Record profit for Goldman as it comes out fighting on fraud charges

Earnings hit $3.46bn during first quarter after bank puts $5.49bn aside for bonus payments

Goldman Sachs is trying to limit the fallout from fraud charges laid against it, insisting that clients are standing by the firm and that the charges are a "narrow" matter of "he said, she said" which are "not broadly applicable" to the rest of its business.

With regulators in the UK now also taking an interest in the controversial mortgage deal at the heart of the case, the bank yesterday made public more details which it hopes will persuade clients that it did not dupe some investors in order to win large fees from a favoured hedge fund client.

The Securities and Exchange Commission's civil charges came after the end of a financial quarter in which Goldman was once again the king of Wall Street, but threaten to do major damage to its reputation.

The bank earned a record $3.46bn (£2.25bn) in the first three months of the year, and was bringing in revenues at the rate of $1m every 10 minutes.

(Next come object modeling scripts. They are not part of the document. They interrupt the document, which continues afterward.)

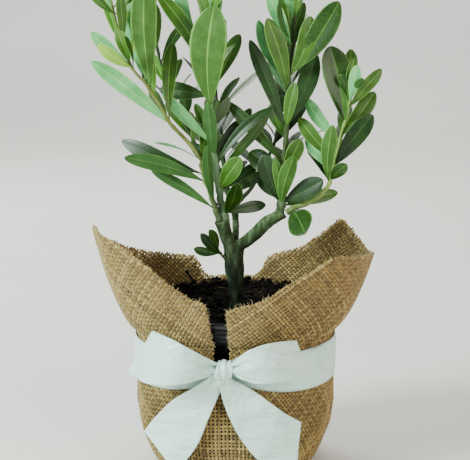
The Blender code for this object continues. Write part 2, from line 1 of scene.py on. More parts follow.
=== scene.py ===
# %% [markdown]
# # A young olive tree in hessian and ribbon
#
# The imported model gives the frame: pot, compost, cloth, bow, trunk, boughs and eight shoots of
# foliage, each a plain solid at its real place. This script dresses them. The cloth is woven from
# real threads, the ribbon is folded satin, and the shoots grow again by the rule that made the
# solids, with finer leaves. Lengths are in millimetres and are turned into metres by MM.

# %% Load the frame
import math
import random
import bmesh  # noqa: E402
import bpy  # noqa: E402
import numpy as np  # noqa: E402
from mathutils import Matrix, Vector, noise  # noqa: E402
from mathutils.bvhtree import BVHTree  # noqa: E402


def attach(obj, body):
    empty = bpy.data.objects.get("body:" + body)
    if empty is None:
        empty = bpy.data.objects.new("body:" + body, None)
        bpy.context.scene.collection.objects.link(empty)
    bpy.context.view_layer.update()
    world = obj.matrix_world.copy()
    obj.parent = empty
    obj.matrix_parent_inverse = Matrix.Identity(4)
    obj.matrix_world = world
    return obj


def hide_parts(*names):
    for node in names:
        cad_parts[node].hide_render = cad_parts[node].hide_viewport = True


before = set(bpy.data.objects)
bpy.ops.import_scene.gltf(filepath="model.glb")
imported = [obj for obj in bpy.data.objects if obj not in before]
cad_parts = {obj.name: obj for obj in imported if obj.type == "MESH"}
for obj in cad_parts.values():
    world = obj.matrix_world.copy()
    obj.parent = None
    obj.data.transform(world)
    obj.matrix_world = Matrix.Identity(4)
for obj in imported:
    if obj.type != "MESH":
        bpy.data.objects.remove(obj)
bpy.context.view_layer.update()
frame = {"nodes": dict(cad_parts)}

MM = 0.001
print("nodes:", ", ".join(frame["nodes"]))

# %% [markdown]
# ## Small helpers
# Colours are written as they look on a screen and turned into the linear values that Blender
# wants. `add` puts one node in a material, sets its inputs by name and links what is passed in.


# %% Colour, node and mesh helpers
def rgb(code):
    """Linear colour from a hex code such as '#c8b48c'."""
    parts = [int(code[i:i + 2], 16) / 255 for i in (1, 3, 5)]
    return tuple(c / 12.92 if c <= 0.04045 else ((c + 0.055) / 1.055) ** 2.4 for c in parts) + (1.0,)


def add(material, kind, **inputs):
    """One node, with its inputs given as values or as sockets to link."""
    tree = material.node_tree
    node = tree.nodes.new(kind)
    for key, value in inputs.items():
        socket = next(s for s in node.inputs if s.name.replace(" ", "_").lower() == key.lower())
        if isinstance(value, bpy.types.NodeSocket):
            tree.links.new(value, socket)
        else:
            socket.default_value = value
    return node


def surface(name, roughness, ior=1.5, **fixed):
    """A material with a Principled shader, and that shader."""
    made = bpy.data.materials.new(name)
    made.use_nodes = True
    shader = made.node_tree.nodes["Principled BSDF"]
    shader.inputs["Roughness"].default_value = roughness
    shader.inputs["IOR"].default_value = ior
    for key, value in fixed.items():
        shader.inputs[key.replace("_", " ")].default_value = value
    return made, shader


def link(material, output, shader, name):
    """Links an output to the shader's input of that name."""
    material.node_tree.links.new(output, shader.inputs[name])


def ramp(material, factor, stops):
    """Colour ramp through stops of a share and a hex code."""
    node = add(material, "ShaderNodeValToRGB", Fac=factor)
    elements = node.color_ramp.elements
    while len(elements) < len(stops):
        elements.new(0.5)
    for element, (share, code) in zip(elements, stops):
        element.position, element.color = share, rgb(code)
    return node.outputs["Color"]


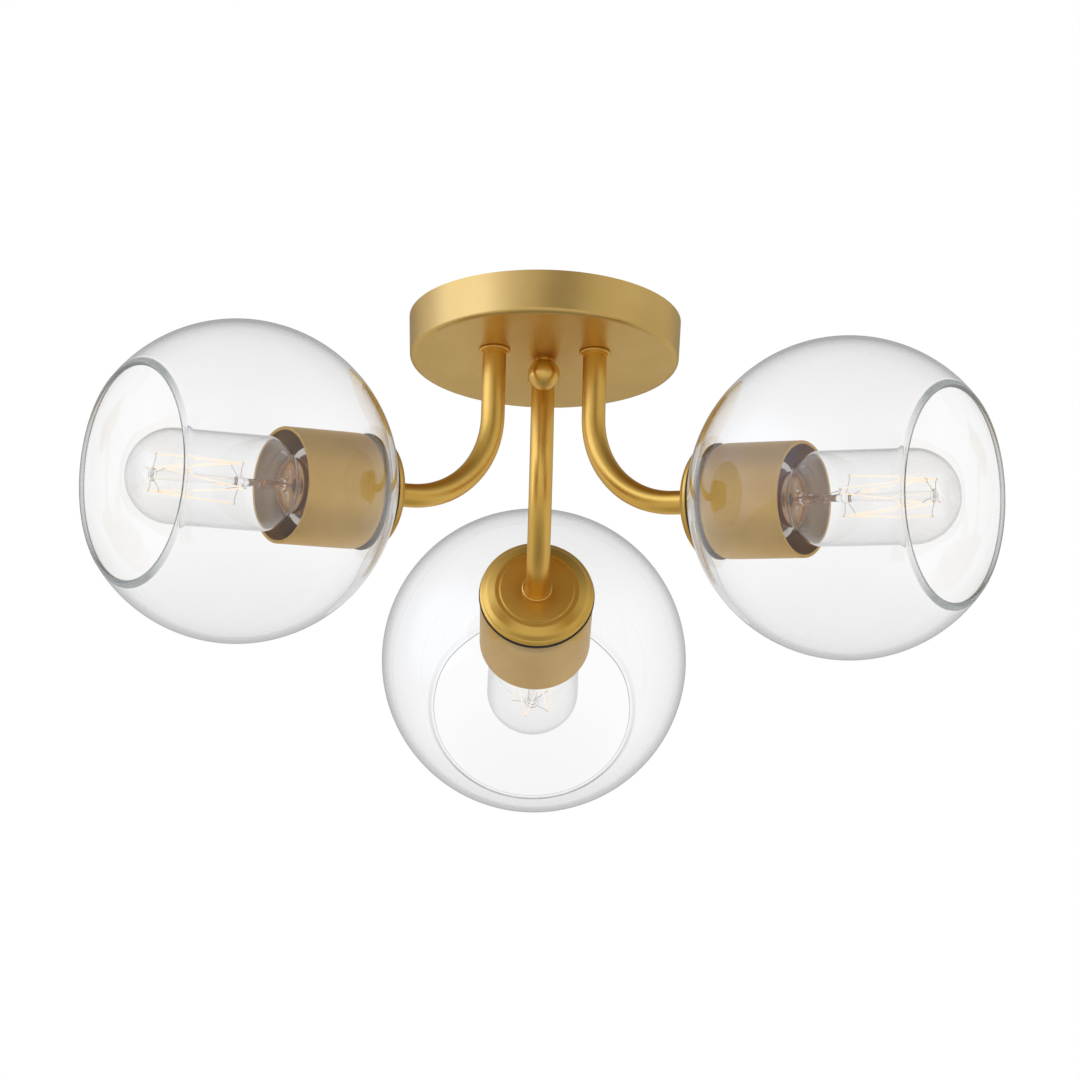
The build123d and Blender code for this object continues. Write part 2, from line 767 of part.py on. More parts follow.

It has begun to accumulate reserves to pay its bumper year-end bonuses, and set aside $5.49bn for pay and benefits, representing $166,000 per employee by the end of March.

Goldman's executives have examined the outpouring of public and political support for the SEC's legal move last Friday, and opted for a fighting response. Senior executives have argued privately that the SEC's charges were timed to influence the debate in Congress over financial reform, in which the White House is pushing to crimp Wall Street profitability and to make the big banks pay for any future financial crises. It emerged yesterday that Goldman has hired Gregory Craig, the White House's former counsel, to lobby for it on Capitol Hill and with regulators.

The bank also put its co-general counsel, Greg Palm, on a conference call to deny it acted fraudulently in the months before the credit crisis broke in 2007. Mr Palm said the bank had not been contacted by the US Department of Justice, meaning there was no indication that more serious criminal charges could follow the SEC's civil action. And he outlined more of the defence that Goldman is likely to pursue, saying that it was not just the hedge fund, Paulson & Co, which had a hand in suggesting the structure of the controversial deal, but also the investors who ultimately lost money.

Investors including ABN Amro, which is now owned by Royal Bank of Scotland, lost $1bn when a mortgage investment vehicle called Abacus collapsed in value within months of its creation in 2007. Paulson & Co paid Goldman $15m to set up Abacus and played a key role in putting together the portfolio of mortgage-related securities that went into the vehicle, before betting against it. The SEC says Goldman failed to mention this when it was marketing Abacus. Paulson went on to make $1bn from its negative bet.

Paulson, whose suggestions included switching out mortgages from lenders known to have better underwriting standards, was over-ruled "more than half the time", Mr Palm said. IKB, a German bank that bought into Abacus, was given a chance to object to any of the securities and tried to remove "a couple... The fact that they made fewer suggestions than Paulson only tells you they were satisfied".

Mr Palm also said Goldman itself lost over $100m on the deal, suggesting it had no interest in seeing Abacus fail. However, he revealed that the bank had originally tried to find more investors and tried again to sell its holding later. This, he said, was "irrelevant" because Goldman would not have done the deal if it was not comfortable holding the stake.

He did not answer a question on why investors were not told Abacus was set up at the instigation of a hedge fund that wanted to bet against it.

Abacus was created in New York by Fabrice Tourre, a 31-year-old employee now based in London. Weeks before selling Abacus to investors, he wrote an email declaring his belief that the mortgage market was on the brink of disaster: "The whole building is about to collapse ... Only potential survivor, the fabulous Fab[rice]... standing in the middle of all these complex, highly leveraged, exotic trades he created without necessarily understanding all of the implications of those monstruosities!!!"

Mr Tourre is personally accused of fraud, and of misleading Abacus investors by telling them that Paulson was going to be an investor, too – something Goldman denies he said.